結果として、シフトの融通は利きにくい傾向にありますが、その分、安定した収入が保証されます。
【通い型】
通い型リゾバは、自宅から通勤可能であるという地理的な制約があるため、短時間勤務や週末のみ、週に数日といった柔軟なシフトで募集されているケースが見られます。
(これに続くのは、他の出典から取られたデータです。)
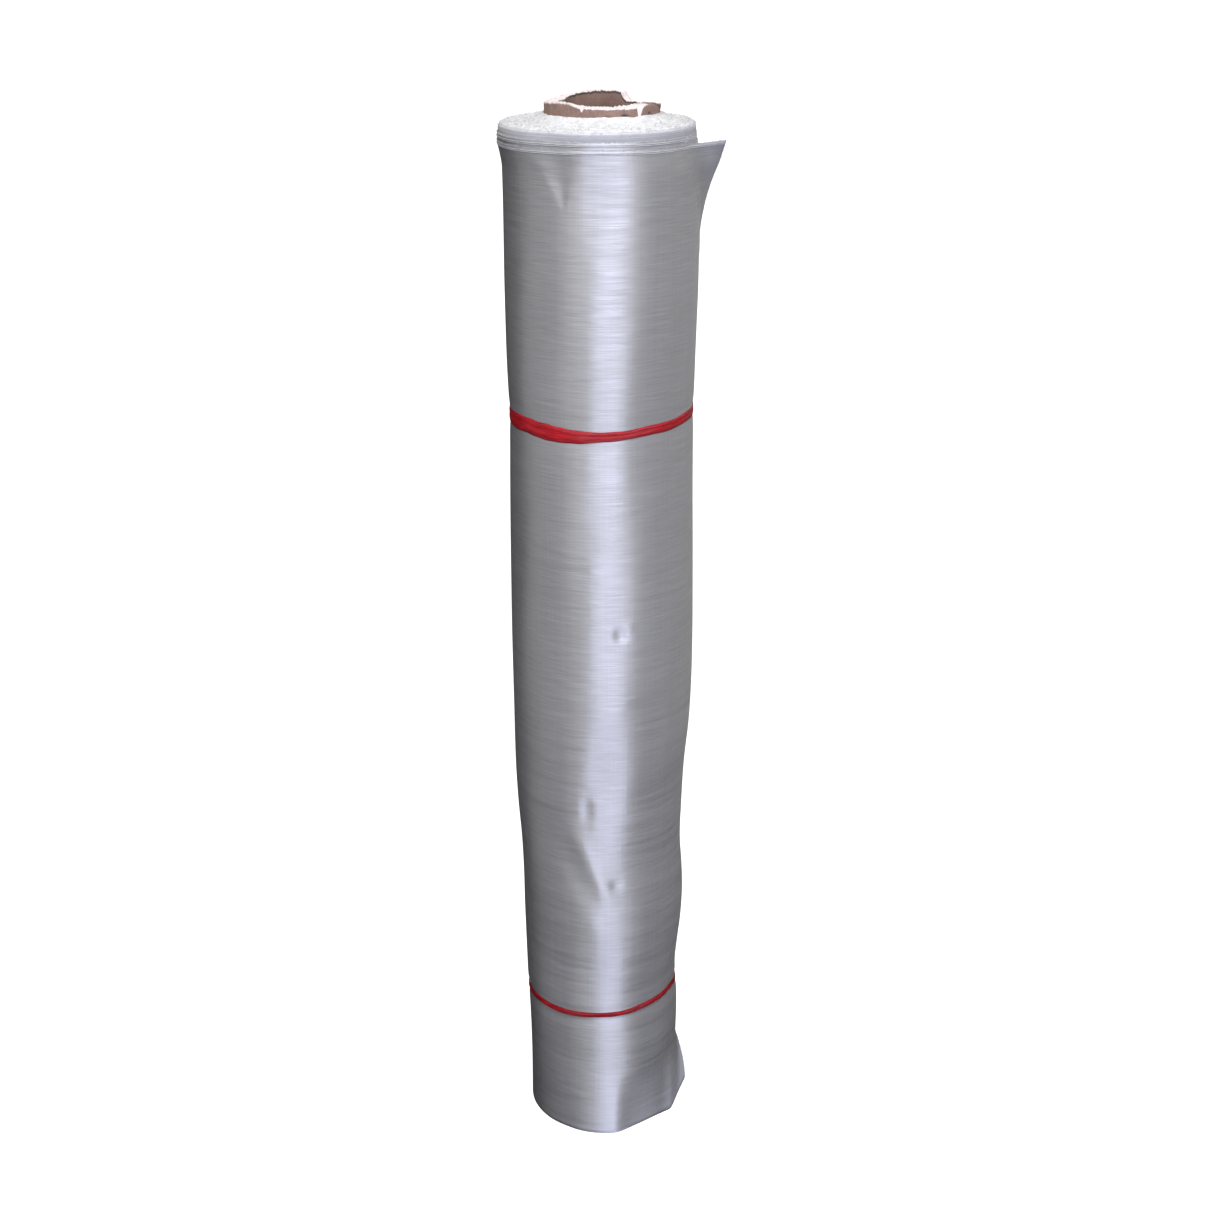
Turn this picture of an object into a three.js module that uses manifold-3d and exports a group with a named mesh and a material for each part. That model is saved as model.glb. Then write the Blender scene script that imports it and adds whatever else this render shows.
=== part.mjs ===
// A roll of woven glass cloth on a cardboard core, standing on its end and tied with two red bands.
// Millimetres, +Z up, floor at Z = 0. The front, with the top corner of the cloth's free end on its
// right, looks towards -Y. Angles go round the roll from the front (0) to its right side (90).
import * as THREE from 'three';
import { mergeVertices } from 'three/addons/utils/BufferGeometryUtils.js';
import Module from 'manifold-3d';

const DEGREE = Math.PI / 180;

// Cardboard core: a three-inch tube with a torn top rim.
const coreBore = 76;
const coreWall = 12;
const coreStickOut = 21; // highest torn point above the cloth's rim
const coreFitGap = 0.3; // between the core and the first turn

// Cloth: its woven width is the roll's height.
const clothWidth = 1000;
const footRadius = 74.5; // tight windings where the roll stands
const lowerPinchRadius = 75.6; // under the lower band
const bulgeRadius = 86.6; // slack outer turns between the bands
const upperPinchRadius = 85.0; // under the upper band
const shoulderRadius = 87.4; // slack outer turns above the upper band
const rimFlare = 1; // they open this much at their top edge
const rimLean = 4.3; // and lean this far to the left
const leanStart = 960; // height where the lean begins
const looseTurnStep = 0.6; // each slack turn stands this far outside the next
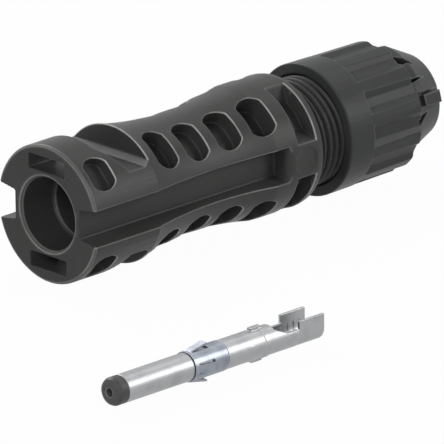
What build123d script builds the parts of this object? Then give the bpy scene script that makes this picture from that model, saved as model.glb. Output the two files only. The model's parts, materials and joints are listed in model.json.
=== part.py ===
from build123d import *
import os
from math import cos, hypot, radians, sin

# Cable coupler for a solar panel lead: a moulded plug housing, its cap nut with the clamp cage and
# cable seal inside, and the crimp contact that goes into it, taken out and laid in front.
# The coupler lies along X: the mating face is at x = 0, the cable leaves towards +X, the side of the
# housing with the long channel faces -Y and its mirror copy +Y. Millimetres throughout.
# Angles round the axis count from -Y (0) over +Z (90).

# Housing, outside: drops are how far a radius lies below the one before it
ring_radius = 9.85            # mating end
ring_length = 12.3
ring_edge = 0.12              # small step at the end of the ring
edge_round = 0.25
waist_drop = 1.43
waist_at = 24.5
shoulder_drop = 0.35
shoulder_length = 8.7         # full shoulder in front of the flange face
flange_drop = 0.20
flange_length = 1.2
flange_at = 43.5              # face that the cap nut closes towards

# Housing, inside
mouth_radius = 5.18
mouth_depth = 5.75
mouth_chamfer = 0.34
socket_drop = 0.38            # the bore narrows behind the mouth
socket_lead = 0.4
sleeve_wall = 1.6             # round the socket: windows and channels stop on it
pin_web = 1.6                 # wall that the contact pin comes through
barb_room_radius = 3.05
crimp_room = 0.5              # round the crimp barrel
bore_floor = 1.1              # the gland's bore starts this far in front of the flange face

# Finger slots and latch pockets, top and bottom
slot_half_width = 3.52
slot_web = 0.78               # between the mouth and the slot
slot_bridge = 1.75            # over the slot
pocket_front = 5.2
pocket_lip = 8.2              # where the pocket starts out at the ring's side
pocket_lip_angle = 37.0
pocket_flare = 0.6
pocket_edge = 0.2             # ring left behind the pocket
ramp_length = 1.1
ramp_rise = 0.65

# Channels on both sides
channel_half_floor = 2.07
channel_half_mouth = 2.64
channel_back = 6.8            # the channel's end wall, in front of the flange face
channel_end_round = 1.3
disc_back = 3.5
disc_radius = 1.9
disc_depth = 0.25

# Windows: four in each of four rows, with a mark recess ahead of them and a curved slot behind
window_gap = 1.7              # ring to first window
window_count = 4
window_rib = 1.9
window_angle = 50.5
window_half_edge = 2.1        # of the straight front and rear edges
window_bow = 1.05             # how far the ends bow out past those edges
mark_front = 1.2
mark_length = 4.1
mark_angle = 44.0
mark_half_edge = 1.5
mark_bow = 1.05
mark_depth = 1.9
rear_rib = 2.6                # last window to curved slot
curved_slot_width = 3.4
curved_slot_back = 1.4        # behind the slot, up to the flange face
curved_slot_floor = 0.9       # above the sleeve
curved_slot_angle = 44.2
curved_slot_half_floor = 17.3  # degrees
curved_slot_flare = 62.0      # degrees of its end walls from the middle direction

# Threaded neck
thread_pitch = 1.2
thread_turns = 4.0            # the nut turns this far each way from its rest place
neck_length = 12.5
neck_wall = 0.9
neck_chamfer = 0.4
key_count = 4
key_angle = 45.0
key_width = 1.6
key_rise = 0.2                # of the keys above the neck's bore
key_clearance = 0.15
keyway_start = 0.7

# Cap nut
nut_overhang = 0.15           # its radius above the flange
nut_gap = 0.3                 # left to the flange when it is screwed home
nut_edge = 0.15
nut_wall = 1.6
nut_draft = 0.2
nut_lead_in = 0.2
thread_room = 0.65            # nut bore to neck: both threads lie in it
neck_gap = 0.3                # left between the neck's end and the cone when screwed home
cone_length = 3.9
exit_length = 4.0
exit_wall = 2.03
exit_chamfer = 0.5
cable_room = 0.95             # cable hole above the cable
collar_length = 4.6           # plain front part of the nut
crown_length = 6.4
crown_drop = 1.4
crown_start = 0.4
flute_count = 12
flute_half_mouth = 9.5        # degrees
flute_half_floor = 4.5        # degrees
flute_depth = 0.75
crown_sides = 2               # the crown's forms repeat after half a turn
raised_low = 24.5             # degrees
raised_high = 89.0            # degrees
raised_drop = 0.95
raised_flat = 1.4
raised_rim = 0.07
crown_cut_depth = 1.2
recess_length = 3.3
recess_span = 14.0            # degrees at the shoulder
recess_high = 56.0            # straight side of the upper recess
recess_low = 1.0              # straight side of the lower recess
groove_length = 3.9
groove_low = 35.0             # degrees
groove_high = 39.0            # degrees
groove_apex = 40.0            # degrees
lug_angle = 16.0
lug_width = 1.7
lug_drop = 1.0
lug_start = 1.5
lug_length = 3.4
lug_bevel = 0.5

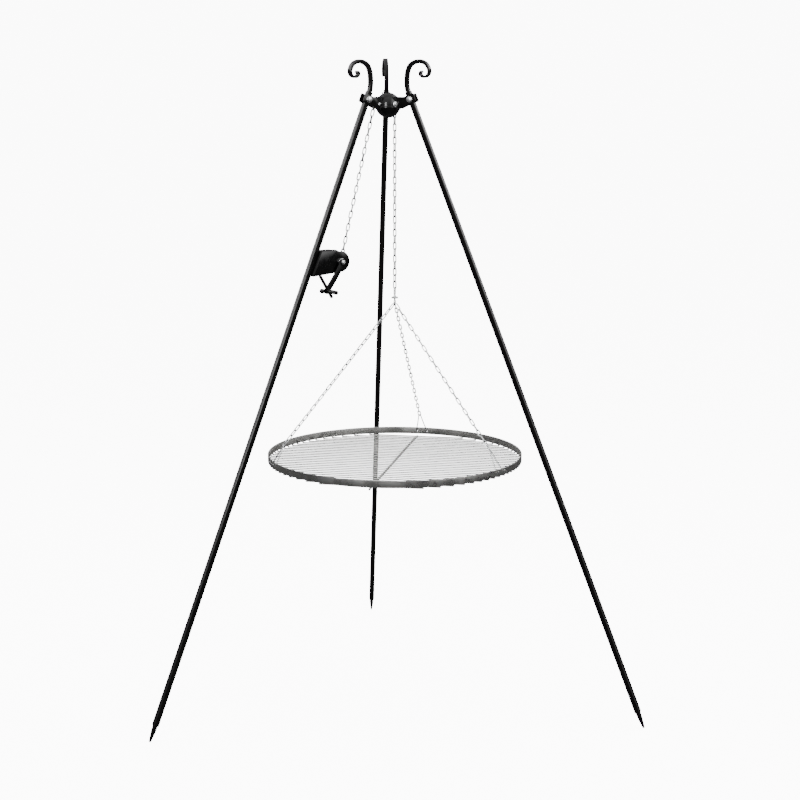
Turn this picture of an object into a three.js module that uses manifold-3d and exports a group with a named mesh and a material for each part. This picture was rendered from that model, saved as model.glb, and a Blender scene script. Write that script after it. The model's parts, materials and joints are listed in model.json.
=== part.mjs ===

地元の学生や主婦など、自分の生活リズムに合わせて働きたい人にとって、非常に適した働き方です。
比較表:住み込み型と通い型の違い
| 比較項目 | 住み込み型リゾートホテルワーク | 通い型リゾートホテルワーク |
|---|---|---|
| 貯金効率 | 極めて高い(生活費ゼロに近いため) | 低い(生活費自己負担のため) |
| 初期費用 | 低い(家具・家電付き、引っ越し不要) | 高い(住居手配が必要な場合) |
| プライベート | 確保しにくい(職場と生活が一体化) | 完全に確保できる(仕事と生活の分離) |
| 人間関係 | 濃密(深い連帯感と逃げ場の少なさ) | ドライ(適度な距離感、ストレス軽減) |
| 勤務期間 | 長期間・フルタイムが基本 | 短期間・短時間の選択肢が多い |
| 適した人 | 貯金目標が明確で、新しい環境での交流を求める人 | 自宅周辺で働きたい、私生活との両立を重視する人 |
あなたのリゾートバイトの目的は何でしょうか?
「貯金に全振りしたい」「非日常で新しい仲間と生活したい」なら、住み込み型が最良の選択です。
「生活リズムを崩さずに働きたい」「経済的自立を目指しつつ、家のこともしたい」なら、通い型で柔軟に働くことが適しています。